The Caves which inspired Chronicles of Narnia
As you probably are aware, Northern Ireland has a rich literary history. Many authors like CS Lewis and Samuel Beckett came from this small country. Cave Hill has been an inspiration for several legendary literary work. Cave Hill is thought to be the inspiration for Jonathan Swift’s Gulliver’s Travels. Swift imagined that the Cave Hill resembled the shape of a sleeping giant safeguarding the city. The Caves inside the mountains (which we climbed with some difficulty) are said to be the inspiration behind Chronicles of Narnia.
On Top and that’s the whole city behind me
We navigated through some tricky slopes and encountered so many drops and caves to reach on top and once you are on top; the entire city comes so tantalisingly alive. Locals say on a clear day, you can see Scotland and Isle of Man from the peak.

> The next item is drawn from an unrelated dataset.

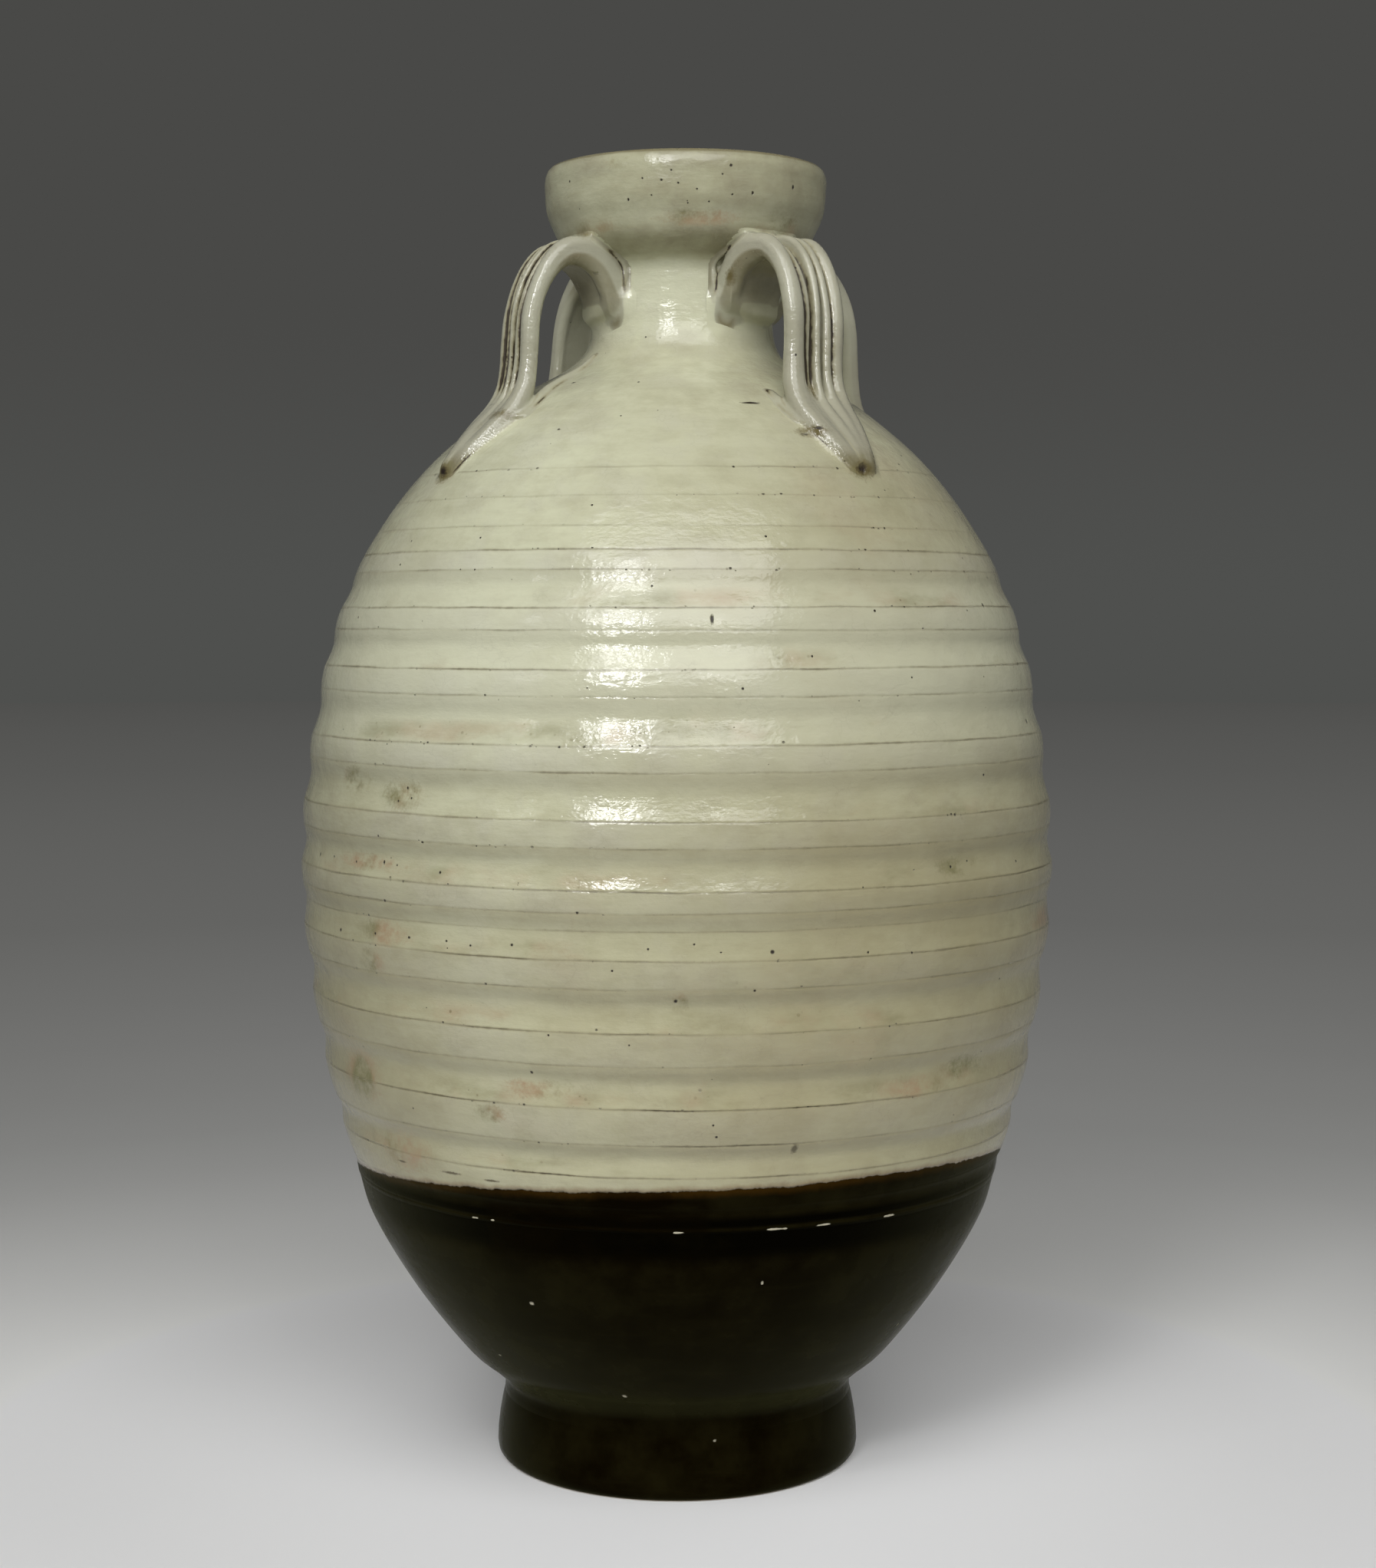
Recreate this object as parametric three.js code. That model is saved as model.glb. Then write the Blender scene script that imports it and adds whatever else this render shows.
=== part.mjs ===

Silent Valley and Ben Crom Reservoirs.
The Silent Valley Reservoir located in the Mourne Mountains near Kilkeel, County Down in Northern Ireland can easily be the best-kept secret of Northern Ireland and had I not bothered reading posters in the city airport, we would have easily missed this gem of a place.
Easily about two hours away from Belfast (after the Bronte sister homeland), you know you are entering the reservoirs when you see majestic mountains cleverly sneaking from mist laden clouds. This place really feels like you are walking right inside a magnificent painting.
Secluded, peaceful and truly an oasis of calm, the reservoirs offer plenty of scenic trail walking routes and whichever route you choose you will see the incredible Mourne mountains dotted with beautiful towns and villas everywhere.
If you are in Northern Ireland and want a place where you genuinely can clear your head and rejuvenate your body, mind and spirit then this is the place. The beauty of this place will make any challenge you are facing inconsequential and small.